Water feature in Bradford city centre

As part of the EU funded SCORE project on smart cities and the re-use of open data they are aiming to create a high resolution clone of the area with the potential to expand it in the future.

The university said it will be used by the council for purposes including planning, air pollution and traffic management; and provide the potential for others to develop their own projects such as virtual shops, exhibitions and heritage trails.

Academics will use an electric trike with hi tech laser scanners to take 360-degree images from ground level and a drone to capture Bradford’s skyline. They anticipate that the first version, to be outlined at the city’s UNIfy Festival on 16 April, should be completed by the end of the year.

It is expected to provide data from 100km of streets and will be openly available for re-use.

Too expensive

Syd Simpson, flood risk and mapping officer at Bradford Council, said: “For a long time, it was too expensive for a local authority to build something like this. As the years have gone by, it has become cheaper and easier to do these things.

“We had an opportunity through the SCORE project, which is really where the seed of this has come from – it has enabled us to commission this work and the university won the tender.

“This model will be freely available for people to use – anyone can take it and use it in their designs. A games manufacturer could take it and put the software in place to create something interactive, for example.”

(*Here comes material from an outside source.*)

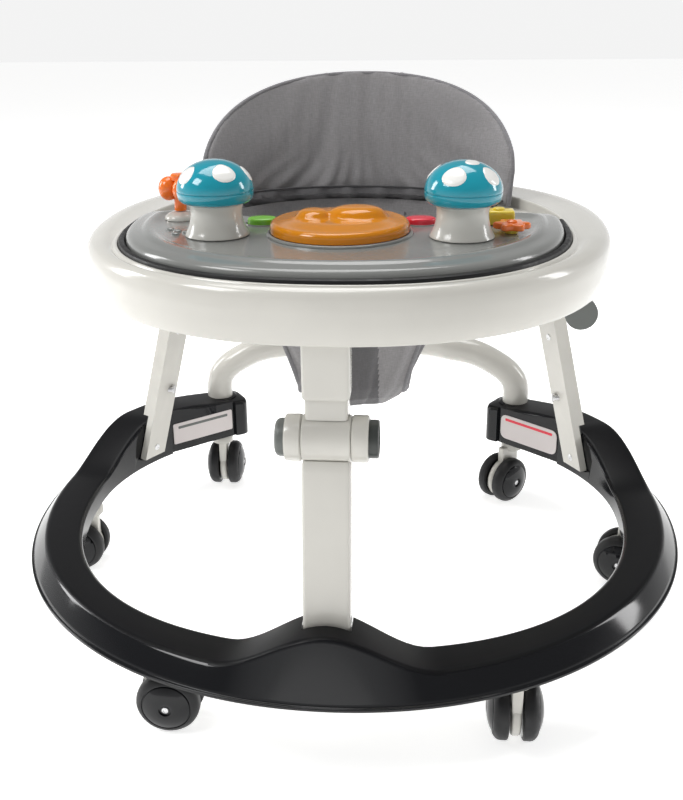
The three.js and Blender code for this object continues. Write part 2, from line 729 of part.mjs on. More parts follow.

Professor Andrew Wilson from the university’s School of Archaelogy and Forensic Sciences said: “The benefit of 'Virtual Bradford' will be to support various strategic priorities for the council, including urban civic planning, improve traffic management, support the modelling of air quality, flood risk and noise pollution, and to highlight the heritage of the city and its benefit to enhancing education, tourism and in fostering civic pride.”